The screenshot of the meme shows a police officer kneeling on a man's neck and below an individual striking another in the head.
Joshua Priester worked as a correctional officer at Folsom State Prison when he posted the above image on Facebook three days after George Floyd’s death. (Screenshot from Facebook)

Priester did not reply to emails and messages requesting comment, and his union, the California Correctional Peace Officers Association, did not respond to emails and calls requesting comment. CDCR did not say whether Priester appealed his suspension. 

A day earlier, on May 27, 2020, Matthew Sanchez, an officer at the California Correctional Institution in Tehachapi, commented on a post about Floyd’s arrest, according to the records.

“How the fuck do you shout when you’re be [sic] choked?” Sanchez wrote, including a laughing emoji in the post. “If you’re actually being choked you can’t talk.” 

When another commenter objected, Sanchez, using emojis and a texting abbreviation, fired back, “did you bring your feelings to Facebook? I got one for you. What’s the difference between Jews and boy scouts? Boy scouts come back from their camps. Lmk when you’re ready for another one.” 

The department dismissed Sanchez. CDCR would not say whether Sanchez appealed his firing. Sanchez couldn’t be reached for comment, and his former union did not respond to our inquiries.

By May 29, 2020, word of the officers’ racist posts had reached Ralph Diaz, CDCR’s former secretary, who sent out a memo to all employees calling the posts “extremely hurtful and disrespectful.” 
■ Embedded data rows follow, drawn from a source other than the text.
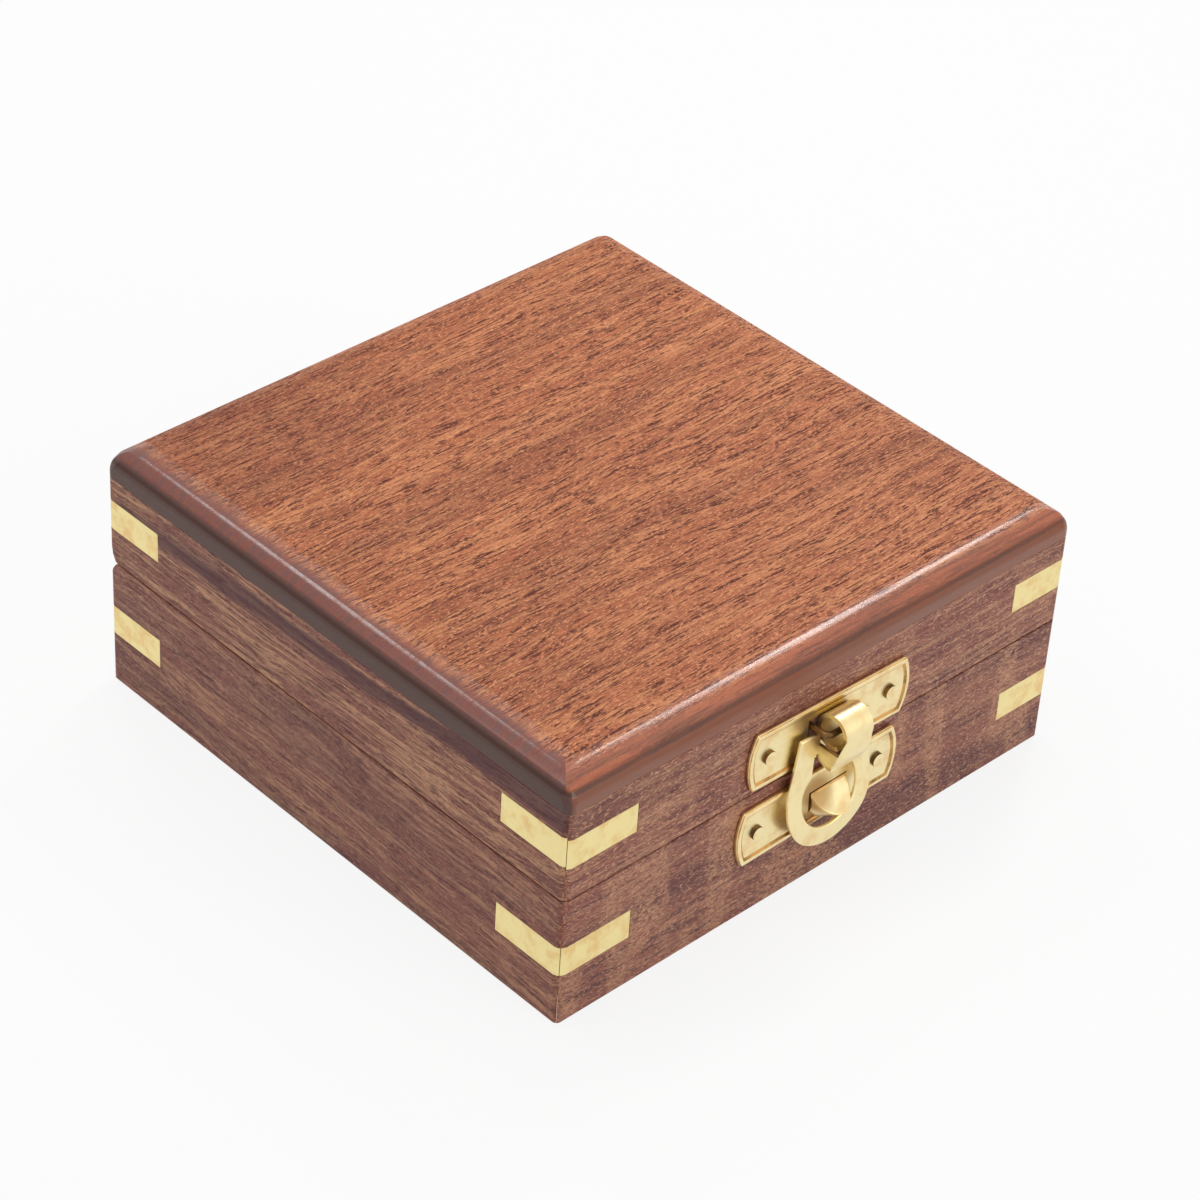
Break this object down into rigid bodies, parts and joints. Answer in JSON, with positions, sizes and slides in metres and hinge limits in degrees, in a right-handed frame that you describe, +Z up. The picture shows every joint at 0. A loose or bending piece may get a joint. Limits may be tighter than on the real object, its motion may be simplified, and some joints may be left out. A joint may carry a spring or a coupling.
{
  "type": "dice box",
  "caption": "Small square wooden box with a hinged lid, a felt lining, brass corner inlays and a brass swinging hasp latch, for storing dice and small game pieces.",
  "frame": {"origin": "centre of the underside of the base", "axes": "+X to the right along the front, +Y to the back where the hinges are, +Z up; the latch is on the front"},
  "size_m": [0.1, 0.1069, 0.042],
  "materials": {
    "case_wood": "satin waxed purple-brown rosewood-like hardwood",
    "lid_panel_wood": "satin waxed reddish hardwood",
    "inlay_brass": "sanded flush, satin",
    "latch_brass": "pressed sheet, satin",
    "hinge_brass": "satin",
    "lining_felt": "short-pile felt"
  },
  "bodies": {
    "base": {"base_back_board": "case_wood", "base_floor_panel": "case_wood", "base_front_board": "case_wood", "base_left_board": "case_wood", "base_lining": "lining_felt", "base_right_board": "case_wood", "base_strip_back_left": "inlay_brass", "base_strip_back_right": "inlay_brass", "base_strip_front_left": "inlay_brass", "base_strip_front_right": "inlay_brass", "base_strip_left_back": "inlay_brass", "base_strip_left_front": "inlay_brass", "base_strip_right_back": "inlay_brass", "base_strip_right_front": "inlay_brass", "catch_plate": "latch_brass", "catch_plate_nails": "latch_brass", "hinge_base_nails": "hinge_brass", "hinge_left_base_leaf": "hinge_brass", "hinge_right_base_leaf": "hinge_brass"},
    "lid": {"hasp_plate": "latch_brass", "hasp_plate_nails": "latch_brass", "hasp_staple": "latch_brass", "hinge_left_lid_leaf": "hinge_brass", "hinge_left_pin": "hinge_brass", "hinge_lid_nails": "hinge_brass", "hinge_right_lid_leaf": "hinge_brass", "hinge_right_pin": "hinge_brass", "lid_back_board": "case_wood", "lid_front_board": "case_wood", "lid_left_board": "case_wood", "lid_lining": "lining_felt", "lid_right_board": "case_wood", "lid_strip_back_left": "inlay_brass", "lid_strip_back_right": "inlay_brass", "lid_strip_front_left": "inlay_brass", "lid_strip_front_right": "inlay_brass", "lid_strip_left_back": "inlay_brass", "lid_strip_left_front": "inlay_brass", "lid_strip_right_back": "inlay_brass", "lid_strip_right_front": "inlay_brass", "lid_top_panel": "lid_panel_wood"},
    "hasp": {"hasp": "latch_brass"}
  },
  "joints": [
    {"name": "lid_hinge", "type": "hinge", "parent": "base", "child": "lid", "pos_m": [0, 0.04875, 0.0224], "axis": [-1, 0, 0], "range_deg": [0, 110]},
    {"name": "hasp_pivot", "type": "hinge", "parent": "lid", "child": "hasp", "pos_m": [0.00004, -0.0536, 0.0296], "axis": [-0.9996, 0, 0.0279], "range_deg": [0, 150]}
  ]
}
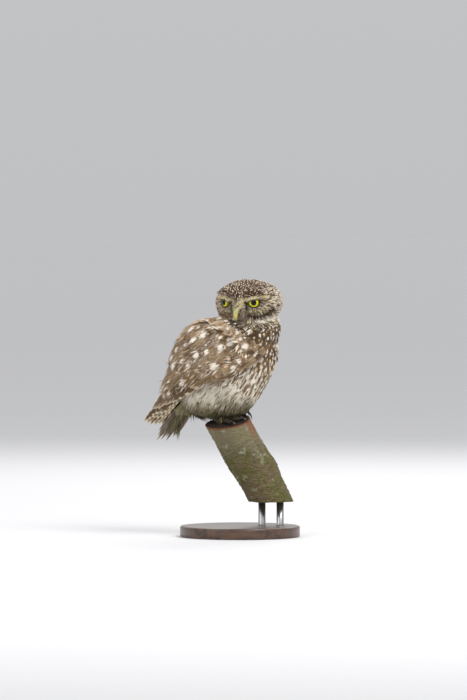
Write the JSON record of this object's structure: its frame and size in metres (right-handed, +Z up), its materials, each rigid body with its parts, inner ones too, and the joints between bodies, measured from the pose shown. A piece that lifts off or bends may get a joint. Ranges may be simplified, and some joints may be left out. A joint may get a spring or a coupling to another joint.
{
  "type": "little owl display model",
  "caption": "Life-size little owl standing upright on a short cut branch with its head turned over its right shoulder, held by a plain round display stand.",
  "frame": {"origin": "Middle of the underside of the display stand's round base.", "axes": "+Z up. Seen along +Y, as in the picture, the bird's right side shows: its breast is towards +X and 20 degrees towards -Y, its tail towards -X, and its face looks out towards -Y."},
  "size_m": [0.1711, 0.132, 0.2836],
  "materials": {
    "plumage_pale": "soft, matt, hair-like feathers, dirty white with brown streaks",
    "plumage_brown": "matt flight and covert feathers, warm brown with white spots",
    "plumage_head": "short, matt feathers, dark brown with fine buff streaks",
    "eye": "wet gloss, bright yellow iris and black pupil",
    "cere": "matt skin, grey olive",
    "bill": "smooth horn with a soft sheen, yellow green ivory",
    "toe_skin": "bristled, scaly skin, grey brown",
    "claw": "smooth dark horn",
    "bark": "rough grey green bark with a dark weathered cut",
    "stand_wood": "satin dark wood",
    "rod_steel": "brushed"
  },
  "bodies": {
    "root": {"torso": "plumage_pale", "neck": "plumage_head", "wing_right": "plumage_brown", "wing_left": "plumage_brown", "tail": "plumage_brown", "head": "plumage_head", "cere": "cere", "bill_upper": "bill", "bill_lower": "bill", "eye_right": "eye", "eye_left": "eye", "leg_right": "plumage_pale", "leg_left": "plumage_pale", "foot_right": "toe_skin", "foot_left": "toe_skin", "claw_right_inner": "claw", "claw_right_middle": "claw", "claw_right_outer": "claw", "claw_right_hind": "claw", "claw_left_inner": "claw", "claw_left_middle": "claw", "claw_left_outer": "claw", "claw_left_hind": "claw", "perch": "bark", "stand_base": "stand_wood", "stand_rod_a": "rod_steel", "stand_rod_b": "rod_steel"}
  },
  "joints": []
}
“To say I was upset to learn of these comments would be an understatement – those who engaged in such behavior have brought dishonor to this Department and cast a shadow on the fine work we do,” Diaz wrote. 

Diaz reminded CDCR employees of their duty to keep their private lives “unsullied,” and suggested they all review the Law Enforcement Code of Ethics

In response to KQED’s request for comment, CDCR spokesperson Simas wrote that Diaz’s memo and the disciplinary actions taken by the department “exemplify” the department’s commitment to racial equity and justice. Diaz retired in September 2020.

“We also require annual training on discrimination related policies, and strive to ensure there is proper accountability and expectations for our staff both at work and in the community,” Simas wrote.

Simas would not say whether the department had reviewed the treatment of Black people in custody by Sanchez and Priester.

A CDCR employee, who didn’t want to be named because she fears retaliation, said the discipline displays the agency’s bias.

“They make an antisemitic joke, and they get fired. But they make a joke about an African American person, and they either don’t get suspended or just get suspended,” she said.

Dorsey, in the CDCR’s Office of Correctional Education, and her colleague, Sebrena Lindsay, were among the employees who received the memo from Diaz, but they saw it as a missed opportunity for the administration to reach out to Black staff and see how they were doing.

“We were hurting as a community of employees,” Lindsay said.

In response, Dorsey, Lindsay and other Black co-workers sent their own letter, calling out the agency for failing to hire, promote and support Black employees. They also included a list of specific action items the agency could take to increase pay equity and representation. 

“Changing the culture of systemic racism and implicit bias at CDCR will only succeed after acknowledging the challenges faced by Black employees, and taking concrete actions to address those challenges,” the letter said. 

One of the key requests they made was for an independent audit of hirings and promotions so the agency could gather data on its own practices and reveal whether there was bias. 

“You really can’t fix the problem if you can’t acknowledge the problem,” another CDCR employee, who requested anonymity because they fear retaliation, told KQED. 

In an email, Simas said that CDCR has improved recruitment and outreach and increased diversity in hiring. The agency sent out recruitment advertisements featuring people who present as Black, Asian American and Muslim American, she noted. According to Simas, the agency also is adopting a diversity statement in job applications, and it sent all CDCR executives and managers to implicit bias training beginning in late 2020.

The documents released by CDCR show Diaz’s memo also was part of the justification for disciplining a Black correctional officer in Los Angeles for anti-white racism in August 2020. 

When Carl Holmes arrived for his shift at California State Prison, Los Angeles County, he was upset by a “thin blue line” flag hanging in the gymnasium. Holmes said the flag was offensive to him as a Black man and to the Black Lives Matter movement, according to documents.

The documents say that an administrative officer “addressed” Holmes’s concerns about the flag, but do not reveal how. The records also state that the “blue line symbolizes police officers shot and killed in the line of duty,” while failing to acknowledge that the imagery has other connotations and has even been banned by some police chiefs.

Simas did not respond to questions about how the department views the flag.

A white officer asked Holmes if he was OK, and Holmes, according to the recollection of the officer, said, “All police and white people are racist pigs and that flag out there, that I have to look at every day makes me sick, and enraged and I’m not going to put up with them trying to talk me down about this,” documents say. 

CDCR cut Holmes’s pay by 5% for 24 pay periods — or two years. Holmes did not respond to emails and messages requesting comment.

Since Dorsey and her colleagues sent their letter and proposed an action plan to the administration, they said the department hasn’t adopted any of the recommendations. Instead, she and Lindsay have been targeted, she claims.

Simas wrote in an email that leadership has continued to meet with Dorsey and her group and that the department welcomes hearing about employees’ experiences “so that we can address their concerns collaboratively.”

Dorsey and Lindsay say they aren’t afraid to speak out because they are near retirement and are committed to changing the culture for future employees. 

“They know they can’t intimidate us,” Dorsey said. “They could try. I’m not intimidated.”